The judgment of the trial court is affirmed.


This letter, which by pretrial stipulation was conceded had been received by Gold Bond, although the Vice President having to do with the handling of the matter testified that he had not seen it was as follows:

'Dear Mr. Tilleskjor:

'As you know, we represent Gilt-Edge Stamps, Inc. This letter refers to the agreement dated August 5, 1963, between Gilt-Edge Stamps and Gold Bond Stamps Company of Georgia.

'In paragraph 8 of the agreement, Gilt-Edge agreed to continue to redeem its trading stamps until September 10, 1966, or until * any earlier three-months period during which the monthly average of stamps redeemed by Gilt-Edge was less than $100.00.

'In the same paragraph of the agreement, Gold Bond agreed to make a report to Gilt-Edge each month of the number of stamps redeemed during the preceding month. Although Gilt-Edge requested reports from you on a number of occasions, only one report dated October 13, 1964, was ever received.

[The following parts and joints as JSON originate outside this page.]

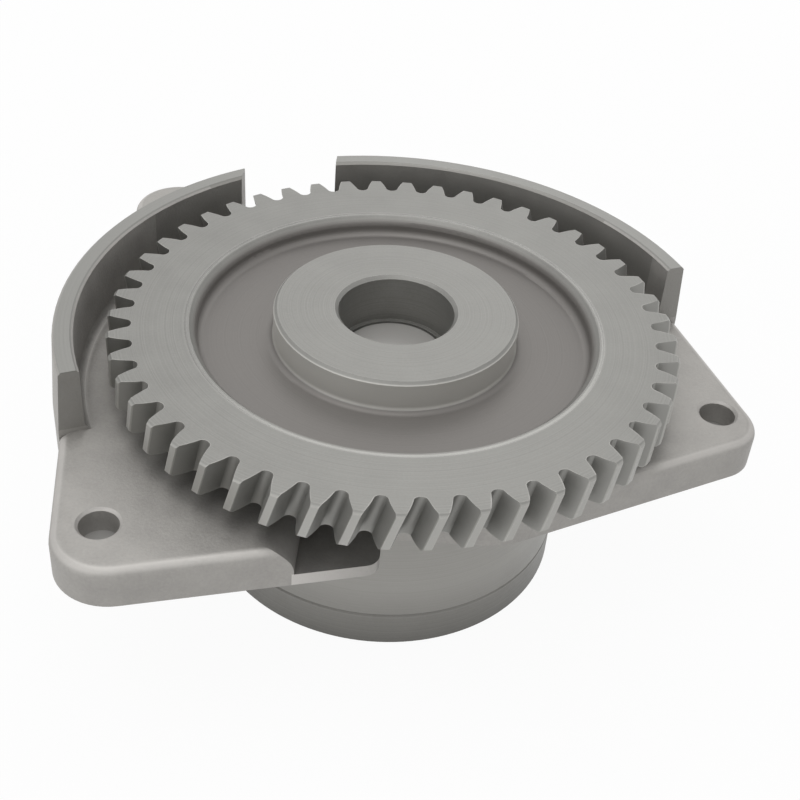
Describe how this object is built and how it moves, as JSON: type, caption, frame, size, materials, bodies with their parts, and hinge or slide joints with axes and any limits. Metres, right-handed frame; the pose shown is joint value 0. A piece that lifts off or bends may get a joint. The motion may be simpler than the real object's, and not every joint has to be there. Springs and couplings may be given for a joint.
{
  "type": "engine oil pump",
  "caption": "Engine oil pump: large helical drive gear in an open guard wall on an eared flange, above a round gerotor pump housing with end cover and relief valve.",
  "frame": {"origin": "pump axis at the flange's mounting face", "axes": "+Z along the pump axis from the mounting face towards the drive gear, +X towards the right-hand ear, -Y towards the side the picture is taken from"},
  "size_m": [0.1655, 0.1543, 0.0666],
  "materials": {
    "cast_housing": "fine cast, satin",
    "gear_steel": "machined, satin",
    "shaft_steel": "ground",
    "rotor_steel": "sintered, oiled",
    "bush_bronze": "bronze bearing metal, smooth",
    "cover_metal": "machined, satin",
    "screw_steel": "blackened",
    "pin_steel": "ground",
    "seal_rubber": "smooth",
    "spring_steel": "drawn wire"
  },
  "bodies": {
    "housing": {"pump_housing": "cast_housing", "end_cover": "cover_metal", "upper_bush": "bush_bronze", "lower_bush": "bush_bronze", "thrust_washer": "bush_bronze", "cover_screws": "screw_steel", "cover_dowels": "pin_steel", "ring_dowels": "pin_steel", "inlet_seal": "seal_rubber", "outlet_seal": "seal_rubber", "relief_spring": "spring_steel", "relief_shim": "pin_steel", "relief_plug": "screw_steel", "gallery_plug": "pin_steel"},
    "drive": {"drive_gear": "gear_steel", "drive_shaft": "shaft_steel", "rotor_key": "pin_steel", "rotor_retaining_ring": "spring_steel", "inner_rotor": "rotor_steel"},
    "driven_rotor": {"outer_rotor": "rotor_steel"},
    "piston": {"relief_piston": "pin_steel"}
  },
  "joints": [
    {"name": "gear_spin", "type": "hinge", "parent": "housing", "child": "drive", "pos_m": [0, 0, 0], "axis": [0, 0, 1], "continuous": true},
    {"name": "outer_rotor_spin", "type": "hinge", "parent": "housing", "child": "driven_rotor", "pos_m": [0, -0.0028, 0], "axis": [0, 0, 1], "continuous": true},
    {"name": "relief_slide", "type": "slide", "parent": "housing", "child": "piston", "axis": [0, 0, -1], "range_m": [0, 0.009], "stiffness_N_per_m": 1500, "springref_m": -0.008, "deforming": ["relief_spring"]}
  ],
  "couplings": [
    {"joint": "outer_rotor_spin", "follows": "gear_spin", "ratio": 0.85714}
  ]
}
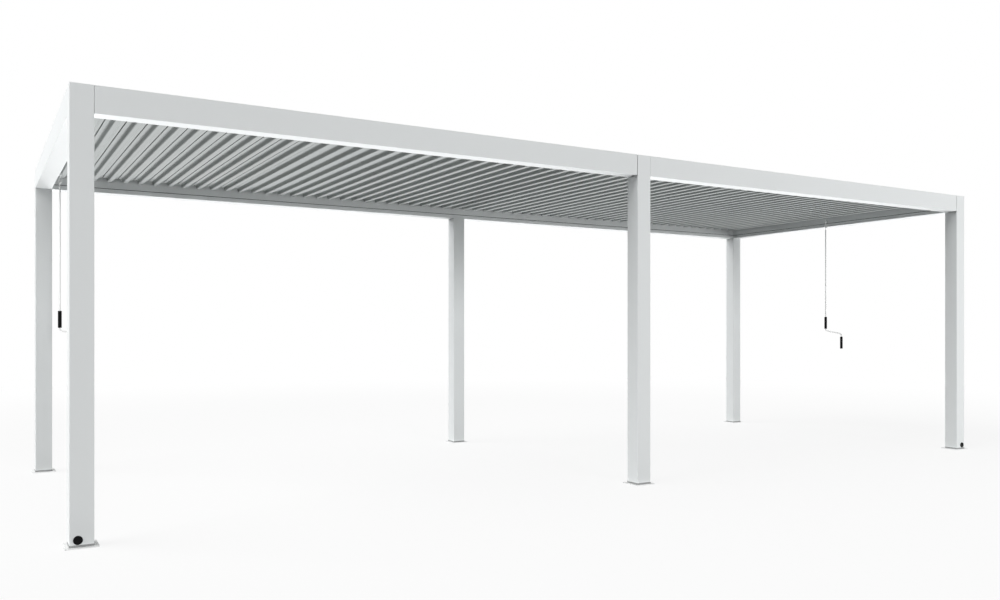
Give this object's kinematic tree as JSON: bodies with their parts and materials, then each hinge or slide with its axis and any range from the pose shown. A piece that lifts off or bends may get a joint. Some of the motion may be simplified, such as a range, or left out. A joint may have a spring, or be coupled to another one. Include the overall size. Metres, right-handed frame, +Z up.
{
  "type": "louvered pergola",
  "caption": "Free-standing white aluminium pergola with slim square posts and a roof of tilting louvre blades worked by a hanging hand crank.",
  "frame": {"origin": "ground level under the middle of the roof, midway between the outer faces of the corner posts", "axes": "+X along the long side towards the right end, -Y towards the front, +Z up"},
  "size_m": [8.0596, 3.17, 2.5],
  "materials": {
    "white_paint": "satin powder coat",
    "pale_grey_paint": "satin powder coat",
    "black_plastic": "matte"
  },
  "bodies": {
    "frame": {"base_plates": "white_paint", "crank_bosses": "white_paint", "drain_outlets": "black_plastic", "edge_flashings": "pale_grey_paint", "front_gutter": "white_paint", "front_left_beam": "white_paint", "front_left_post": "white_paint", "front_middle_post": "white_paint", "front_right_beam": "white_paint", "front_right_post": "white_paint", "left_beam": "white_paint", "left_gutter": "white_paint", "rear_gutter": "white_paint", "rear_left_beam": "white_paint", "rear_left_post": "white_paint", "rear_middle_post": "white_paint", "rear_right_beam": "white_paint", "rear_right_post": "white_paint", "right_beam": "white_paint", "right_gutter": "white_paint", "right_louvres": "pale_grey_paint"},
    "left_crank": {"left_crank_eye": "white_paint", "left_crank_rod": "white_paint", "left_crank_grips": "black_plastic"},
    "right_crank": {"right_crank_eye": "white_paint", "right_crank_rod": "white_paint", "right_crank_grips": "black_plastic"},
    "left_louvre_01": {"left_louvre_01": "pale_grey_paint"},
    "left_louvre_02": {"left_louvre_02": "pale_grey_paint"},
    "left_louvre_03": {"left_louvre_03": "pale_grey_paint"},
    "left_louvre_04": {"left_louvre_04": "pale_grey_paint"},
    "left_louvre_05": {"left_louvre_05": "pale_grey_paint"},
    "left_louvre_06": {"left_louvre_06": "pale_grey_paint"},
    "left_louvre_07": {"left_louvre_07": "pale_grey_paint"},
    "left_louvre_08": {"left_louvre_08": "pale_grey_paint"},
    "left_louvre_09": {"left_louvre_09": "pale_grey_paint"},
    "left_louvre_10": {"left_louvre_10": "pale_grey_paint"},
    "left_louvre_11": {"left_louvre_11": "pale_grey_paint"},
    "left_louvre_12": {"left_louvre_12": "pale_grey_paint"},
    "left_louvre_13": {"left_louvre_13": "pale_grey_paint"},
    "left_louvre_14": {"left_louvre_14": "pale_grey_paint"},
    "left_louvre_15": {"left_louvre_15": "pale_grey_paint"},
    "left_louvre_16": {"left_louvre_16": "pale_grey_paint"},
    "left_louvre_17": {"left_louvre_17": "pale_grey_paint"},
    "left_louvre_18": {"left_louvre_18": "pale_grey_paint"},
    "left_louvre_19": {"left_louvre_19": "pale_grey_paint"},
    "left_louvre_20": {"left_louvre_20": "pale_grey_paint"},
    "left_louvre_21": {"left_louvre_21": "pale_grey_paint"},
    "left_louvre_22": {"left_louvre_22": "pale_grey_paint"},
    "left_louvre_23": {"left_louvre_23": "pale_grey_paint"},
    "left_louvre_24": {"left_louvre_24": "pale_grey_paint"},
    "left_louvre_25": {"left_louvre_25": "pale_grey_paint"},
    "left_louvre_26": {"left_louvre_26": "pale_grey_paint"},
    "left_louvre_27": {"left_louvre_27": "pale_grey_paint"},
    "left_louvre_28": {"left_louvre_28": "pale_grey_paint"},
    "left_louvre_29": {"left_louvre_29": "pale_grey_paint"},
    "left_louvre_30": {"left_louvre_30": "pale_grey_paint"},
    "left_louvre_31": {"left_louvre_31": "pale_grey_paint"}
  },
  "joints": [
    {"name": "left_crank_turn", "type": "hinge", "parent": "frame", "child": "left_crank", "pos_m": [-3.8578, 1, 1.8], "axis": [0, 0, 1], "range_deg": [0, 3600]},
    {"name": "right_crank_turn", "type": "hinge", "parent": "frame", "child": "right_crank", "pos_m": [3.8578, -0.012, 1.8], "axis": [0, 0, 1], "range_deg": [0, 3600]},
    {"name": "left_louvre_01_tilt", "type": "hinge", "parent": "frame", "child": "left_louvre_01", "pos_m": [-3.8068, 0, 2.468], "axis": [0, -1, 0], "range_deg": [0, 90]},
    {"name": "left_louvre_02_tilt", "type": "hinge", "parent": "frame", "child": "left_louvre_02", "pos_m": [-3.684, 0, 2.468], "axis": [0, -1, 0], "range_deg": [0, 90]},
    {"name": "left_louvre_03_tilt", "type": "hinge", "parent": "frame", "child": "left_louvre_03", "pos_m": [-3.5612, 0, 2.468], "axis": [0, -1, 0], "range_deg": [0, 90]},
    {"name": "left_louvre_04_tilt", "type": "hinge", "parent": "frame", "child": "left_louvre_04", "pos_m": [-3.4384, 0, 2.468], "axis": [0, -1, 0], "range_deg": [0, 90]},
    {"name": "left_louvre_05_tilt", "type": "hinge", "parent": "frame", "child": "left_louvre_05", "pos_m": [-3.3156, 0, 2.468], "axis": [0, -1, 0], "range_deg": [0, 90]},
    {"name": "left_louvre_06_tilt", "type": "hinge", "parent": "frame", "child": "left_louvre_06", "pos_m": [-3.1928, 0, 2.468], "axis": [0, -1, 0], "range_deg": [0, 90]},
    {"name": "left_louvre_07_tilt", "type": "hinge", "parent": "frame", "child": "left_louvre_07", "pos_m": [-3.07, 0, 2.468], "axis": [0, -1, 0], "range_deg": [0, 90]},
    {"name": "left_louvre_08_tilt", "type": "hinge", "parent": "frame", "child": "left_louvre_08", "pos_m": [-2.9472, 0, 2.468], "axis": [0, -1, 0], "range_deg": [0, 90]},
    {"name": "left_louvre_09_tilt", "type": "hinge", "parent": "frame", "child": "left_louvre_09", "pos_m": [-2.8244, 0, 2.468], "axis": [0, -1, 0], "range_deg": [0, 90]},
    {"name": "left_louvre_10_tilt", "type": "hinge", "parent": "frame", "child": "left_louvre_10", "pos_m": [-2.7016, 0, 2.468], "axis": [0, -1, 0], "range_deg": [0, 90]},
    {"name": "left_louvre_11_tilt", "type": "hinge", "parent": "frame", "child": "left_louvre_11", "pos_m": [-2.5788, 0, 2.468], "axis": [0, -1, 0], "range_deg": [0, 90]},
    {"name": "left_louvre_12_tilt", "type": "hinge", "parent": "frame", "child": "left_louvre_12", "pos_m": [-2.456, 0, 2.468], "axis": [0, -1, 0], "range_deg": [0, 90]},
    {"name": "left_louvre_13_tilt", "type": "hinge", "parent": "frame", "child": "left_louvre_13", "pos_m": [-2.3332, 0, 2.468], "axis": [0, -1, 0], "range_deg": [0, 90]},
    {"name": "left_louvre_14_tilt", "type": "hinge", "parent": "frame", "child": "left_louvre_14", "pos_m": [-2.2104, 0, 2.468], "axis": [0, -1, 0], "range_deg": [0, 90]},
    {"name": "left_louvre_15_tilt", "type": "hinge", "parent": "frame", "child": "left_louvre_15", "pos_m": [-2.0876, 0, 2.468], "axis": [0, -1, 0], "range_deg": [0, 90]},
    {"name": "left_louvre_16_tilt", "type": "hinge", "parent": "frame", "child": "left_louvre_16", "pos_m": [-1.9648, 0, 2.468], "axis": [0, -1, 0], "range_deg": [0, 90]},
    {"name": "left_louvre_17_tilt", "type": "hinge", "parent": "frame", "child": "left_louvre_17", "pos_m": [-1.842, 0, 2.468], "axis": [0, -1, 0], "range_deg": [0, 90]},
    {"name": "left_louvre_18_tilt", "type": "hinge", "parent": "frame", "child": "left_louvre_18", "pos_m": [-1.7192, 0, 2.468], "axis": [0, -1, 0], "range_deg": [0, 90]},
    {"name": "left_louvre_19_tilt", "type": "hinge", "parent": "frame", "child": "left_louvre_19", "pos_m": [-1.5964, 0, 2.468], "axis": [0, -1, 0], "range_deg": [0, 90]},
    {"name": "left_louvre_20_tilt", "type": "hinge", "parent": "frame", "child": "left_louvre_20", "pos_m": [-1.4736, 0, 2.468], "axis": [0, -1, 0], "range_deg": [0, 90]},
    {"name": "left_louvre_21_tilt", "type": "hinge", "parent": "frame", "child": "left_louvre_21", "pos_m": [-1.3508, 0, 2.468], "axis": [0, -1, 0], "range_deg": [0, 90]},
    {"name": "left_louvre_22_tilt", "type": "hinge", "parent": "frame", "child": "left_louvre_22", "pos_m": [-1.228, 0, 2.468], "axis": [0, -1, 0], "range_deg": [0, 90]},
    {"name": "left_louvre_23_tilt", "type": "hinge", "parent": "frame", "child": "left_louvre_23", "pos_m": [-1.1052, 0, 2.468], "axis": [0, -1, 0], "range_deg": [0, 90]},
    {"name": "left_louvre_24_tilt", "type": "hinge", "parent": "frame", "child": "left_louvre_24", "pos_m": [-0.9824, 0, 2.468], "axis": [0, -1, 0], "range_deg": [0, 90]},
    {"name": "left_louvre_25_tilt", "type": "hinge", "parent": "frame", "child": "left_louvre_25", "pos_m": [-0.8596, 0, 2.468], "axis": [0, -1, 0], "range_deg": [0, 90]},
    {"name": "left_louvre_26_tilt", "type": "hinge", "parent": "frame", "child": "left_louvre_26", "pos_m": [-0.7368, 0, 2.468], "axis": [0, -1, 0], "range_deg": [0, 90]},
    {"name": "left_louvre_27_tilt", "type": "hinge", "parent": "frame", "child": "left_louvre_27", "pos_m": [-0.614, 0, 2.468], "axis": [0, -1, 0], "range_deg": [0, 90]},
    {"name": "left_louvre_28_tilt", "type": "hinge", "parent": "frame", "child": "left_louvre_28", "pos_m": [-0.4912, 0, 2.468], "axis": [0, -1, 0], "range_deg": [0, 90]},
    {"name": "left_louvre_29_tilt", "type": "hinge", "parent": "frame", "child": "left_louvre_29", "pos_m": [-0.3684, 0, 2.468], "axis": [0, -1, 0], "range_deg": [0, 90]},
    {"name": "left_louvre_30_tilt", "type": "hinge", "parent": "frame", "child": "left_louvre_30", "pos_m": [-0.2456, 0, 2.468], "axis": [0, -1, 0], "range_deg": [0, 90]},
    {"name": "left_louvre_31_tilt", "type": "hinge", "parent": "frame", "child": "left_louvre_31", "pos_m": [-0.1228, 0, 2.468], "axis": [0, -1, 0], "range_deg": [0, 90]}
  ],
  "couplings": [
    {"joint": "left_louvre_01_tilt", "follows": "left_crank_turn", "ratio": 0.025},
    {"joint": "left_louvre_02_tilt", "follows": "left_crank_turn", "ratio": 0.025},
    {"joint": "left_louvre_03_tilt", "follows": "left_crank_turn", "ratio": 0.025},
    {"joint": "left_louvre_04_tilt", "follows": "left_crank_turn", "ratio": 0.025},
    {"joint": "left_louvre_05_tilt", "follows": "left_crank_turn", "ratio": 0.025},
    {"joint": "left_louvre_06_tilt", "follows": "left_crank_turn", "ratio": 0.025},
    {"joint": "left_louvre_07_tilt", "follows": "left_crank_turn", "ratio": 0.025},
    {"joint": "left_louvre_08_tilt", "follows": "left_crank_turn", "ratio": 0.025},
    {"joint": "left_louvre_09_tilt", "follows": "left_crank_turn", "ratio": 0.025},
    {"joint": "left_louvre_10_tilt", "follows": "left_crank_turn", "ratio": 0.025},
    {"joint": "left_louvre_11_tilt", "follows": "left_crank_turn", "ratio": 0.025},
    {"joint": "left_louvre_12_tilt", "follows": "left_crank_turn", "ratio": 0.025},
    {"joint": "left_louvre_13_tilt", "follows": "left_crank_turn", "ratio": 0.025},
    {"joint": "left_louvre_14_tilt", "follows": "left_crank_turn", "ratio": 0.025},
    {"joint": "left_louvre_15_tilt", "follows": "left_crank_turn", "ratio": 0.025},
    {"joint": "left_louvre_16_tilt", "follows": "left_crank_turn", "ratio": 0.025},
    {"joint": "left_louvre_17_tilt", "follows": "left_crank_turn", "ratio": 0.025},
    {"joint": "left_louvre_18_tilt", "follows": "left_crank_turn", "ratio": 0.025},
    {"joint": "left_louvre_19_tilt", "follows": "left_crank_turn", "ratio": 0.025},
    {"joint": "left_louvre_20_tilt", "follows": "left_crank_turn", "ratio": 0.025},
    {"joint": "left_louvre_21_tilt", "follows": "left_crank_turn", "ratio": 0.025},
    {"joint": "left_louvre_22_tilt", "follows": "left_crank_turn", "ratio": 0.025},
    {"joint": "left_louvre_23_tilt", "follows": "left_crank_turn", "ratio": 0.025},
    {"joint": "left_louvre_24_tilt", "follows": "left_crank_turn", "ratio": 0.025},
    {"joint": "left_louvre_25_tilt", "follows": "left_crank_turn", "ratio": 0.025},
    {"joint": "left_louvre_26_tilt", "follows": "left_crank_turn", "ratio": 0.025},
    {"joint": "left_louvre_27_tilt", "follows": "left_crank_turn", "ratio": 0.025},
    {"joint": "left_louvre_28_tilt", "follows": "left_crank_turn", "ratio": 0.025},
    {"joint": "left_louvre_29_tilt", "follows": "left_crank_turn", "ratio": 0.025},
    {"joint": "left_louvre_30_tilt", "follows": "left_crank_turn", "ratio": 0.025},
    {"joint": "left_louvre_31_tilt", "follows": "left_crank_turn", "ratio": 0.025}
  ]
}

'The last stamps which Gold Bond presented to Gilt-Edge for redemption were received by Gilt-Edge on October 23, 1964. More than four months have elapsed since that date and no more stamps have been presented to Gilt-Edge for redemption. No reports have been made to Gilt-Edge that any stamps were redeemed by you since October 23, 1964.

'The three months period specified in Paragraph 8 expired January 23, 1965, three months after the last stamps were presented to Gilt-Edge. Therefore, the obligation of Gilt-Edge to continue to redeem its stamps terminated on January 23, 1965.

'This letter is to put you on notice of the termination of Gilt-Edge's obligation and to call upon you to indemnify and hold Gilt-Edge harmless against any claims which may be made against it on account of stamps presented for redemption after January 23, 1965.